Por Fray Patrício Sciadini OCD
EGIPTO, jueves, 13 de diciembre de 2012 (ZENIT.org) – La muerte le llega a todos. Puede llegar a los 24 años, como le llegó a un genio de la espiritualidad que supo inventar un nuevo camino hacia Dios simplificando las líneas difíciles de la santidad que existían y enseñando que nosotros debemos construir la santidad en la simplicidad y abandonándonos en la confianza en Dios.
Él es el verdadero “arquitecto” que traza las líneas de nuestro camino y después que quiere que nosotros, leyendo el proyecto, construyamos nuestra vida.
Puede suceder a los 53 años como fue con Teresa Benedicta de la Cruz, Edith Stein, en un campo de concentración nazi. Ella que supo con su libro “La Ciencia de la Cruz” enseñar a la humanidad que el sufrimiento, sea cuál sea, nunca es inútil. Y cuando la policía secreta nazi fue a su Carmelo para arrestarla, ella con la serenidad de los profetas le dijo a su hermana Rosa: “Vamos hacia nuestro pueblo”, y comenzó el camino sin regreso que concluía en los hornos crematorios del nazismo.
O la muerte que llega a los 104 años, como fue con Oscar Niemeyer, que según lo que he leído es considerado el innovador de la arquitectura, a tal punto que se habla de una arquitetura antes de él y después de él, como si se hablara de una espiritualidad antes de santa Teresita del Niño Jesús y después de ella.

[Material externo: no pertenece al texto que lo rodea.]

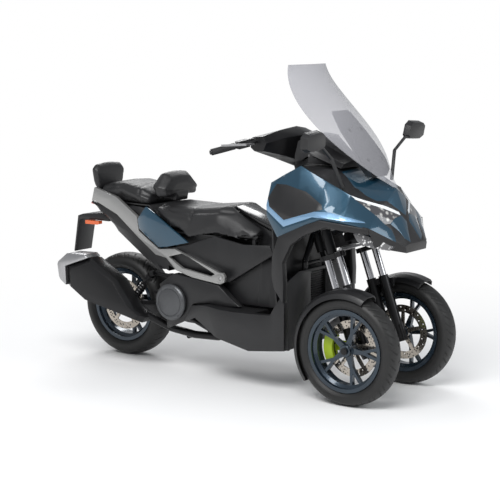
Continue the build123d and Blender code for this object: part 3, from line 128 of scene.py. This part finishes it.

Oscar Niemeyer se declaraba ateo y comunista. Él decía en una frase que leí que no creía en las cosas de la religión porque veía en su entorno muchas injusticias y veía al ser humano frágil. Fue más o menos ese el sentido de sus palabras. Es verdad que a veces, delante de nosotros, vemos injusticias, el mal que avanza, lo frágil que se vuelve el ser humano, que busca solamente el dinero que Niemeyer llamaba “cosa sórdida”.
Tenía razón sobre su visión pero en verdad no es culpa de Dios, el mal es del ser humano que no escucha a Dios y que se niega a hacer un camino de conversión, un camino en el que se comparta los bienes con los que nada tienen, en el que se sepa vivir el Evangelio. Dudo que Oscar Niemeyer no haya leído alguna vez el Evangelio, pues contrariamente no habría podido proyectar las 22 iglesias que invitan “a la contemplación y a la oración”.
La primera vez que entré en la iglesia de san Francisco de Asis en la Pampulha, en Belo Horizonte, Brasil, me sentí invadido de una fuerte atracción por la intimidad con Dios. Sentí como una presencia de paz y de alegría y pensé conmigo: qué hombre debe haber sido el arquitecto que proyectó esta iglesia con formas tan poderosas y bellas, con aspectos del cielo y de la tierra.
No es posible proyectar una iglesia sin algo de muy profundo en el corazón, sin una vida interior, una “espiritualidad”.
Los últimos dos papas, Benedicto XVI y Juan Pablo II, en varias circunstancias, parafraseando las palabras de Juan de la Cruz, dijeron: “Dios siempre busca al ser humano, aunque él no lo sepa”. Es eso. Aunque neguemos a Dios, Dios nos busca y nosotros buscamos lo bello, lo artístico, sacando fuera de nosotros lo que está dentro de nuestro corazón.
El arte no es estudio, es mística y vida. A Oscar Niemeyer, con quien nunca tuve la suerte de conversar, le habría dicho: “Mi hermano, sus iglesias son obras de un gran místico, de alguien que sabe mirar para el cielo, mirar las curvas de las nubes, de los montes y sabe intuir lo que el ser humano necesita para entrar dentro de sí y construir un mundo que sea más humano y más justo.
Le habría dicho: “Usted busca la belleza y quien busca la belleza busca a Dios. Sus veintidós iglesias esparcidas por ahí, hablan también de su grandeza de hombre, un hombre sabio que no puede contentarse con construir palacios presidenciales, sino que tiene la necesidad de construir iglesias en donde las personas sientan que Dios –aunque no lo perciban- camina con ellas. Muchas gracias por sus iglesias, Oscar Niemeyer».